Quercetin Asthma Treatment

If you have allergies and/or asthma, and you want to treat your condition naturally, you need to study the qualities of quercetin, which is a naturally occurring substance in many foods. Quercetin acts on some allergy- and asthma-causing substances within your body, slowing or stopping your body's usual strong allergic response to your allergy and asthma triggers.

What Quercetin Is

    Quercetin falls into the flavonoid class of antioxidants. This flavonoid acts on your body's release of histamines and other inflammatory or allergy-causing chemicals in your body. When you encounter a substance that your body reacts very strongly to, causing you to sneeze, develop a stuffy nose, hives, get watery eyes or develop an asthma attack, these chemicals and/or histamines increase to an abnormally high level in your body. Your nose, eyes and lungs then react, not to the allergy-causing substance, but to the histamines and other allergy chemicals present in such a high level.

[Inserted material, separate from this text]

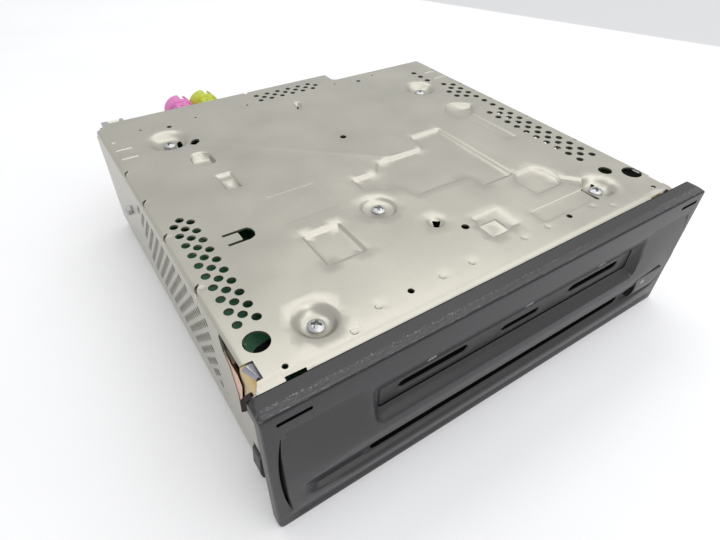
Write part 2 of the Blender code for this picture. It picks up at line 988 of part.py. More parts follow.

    Quercetin is related to one of the better-known flavonoids, rutin. It's found in blue-green algae and throughout the plant kingdom. Rutin and quercetin are plant pigments that help to protect plants from environmental stresses.

What Quercetin Does

    Quercetin, as a bioflavonoid, gravitates toward basophils and mast cells in your body. Once in these cells, it works to calm the membranes and keeps them from overloading your body with allergy-causing chemicals and histamines that your body reacts so strongly to. In sufficient quantities, quercetin can block your usual strong allergic response to the substance you have just encountered, be it animal dander, pollen or dust mites.

    If you have asthma (allergic), the substances you're allergic to initiate your body's immune response with histamines and other chemicals in your system. Your lungs react and it becomes harder for you to breathe; your chest becomes tight, your airways produce excess mucous and you begin to cough. Your body is releasing not only histamines but also leukotrienes. Quercetin works to inhibit the release of this substance in your body.

    If your diet is naturally high in foods such as sprouts, whole grains, fruits and vegetables, you're already eating a diet high in quercetin. This flavonoid is also available as a nutritional supplement, but because it is not water soluble, you should take it along with bromelain (found in pineapple), which also has anti-inflammatory properties.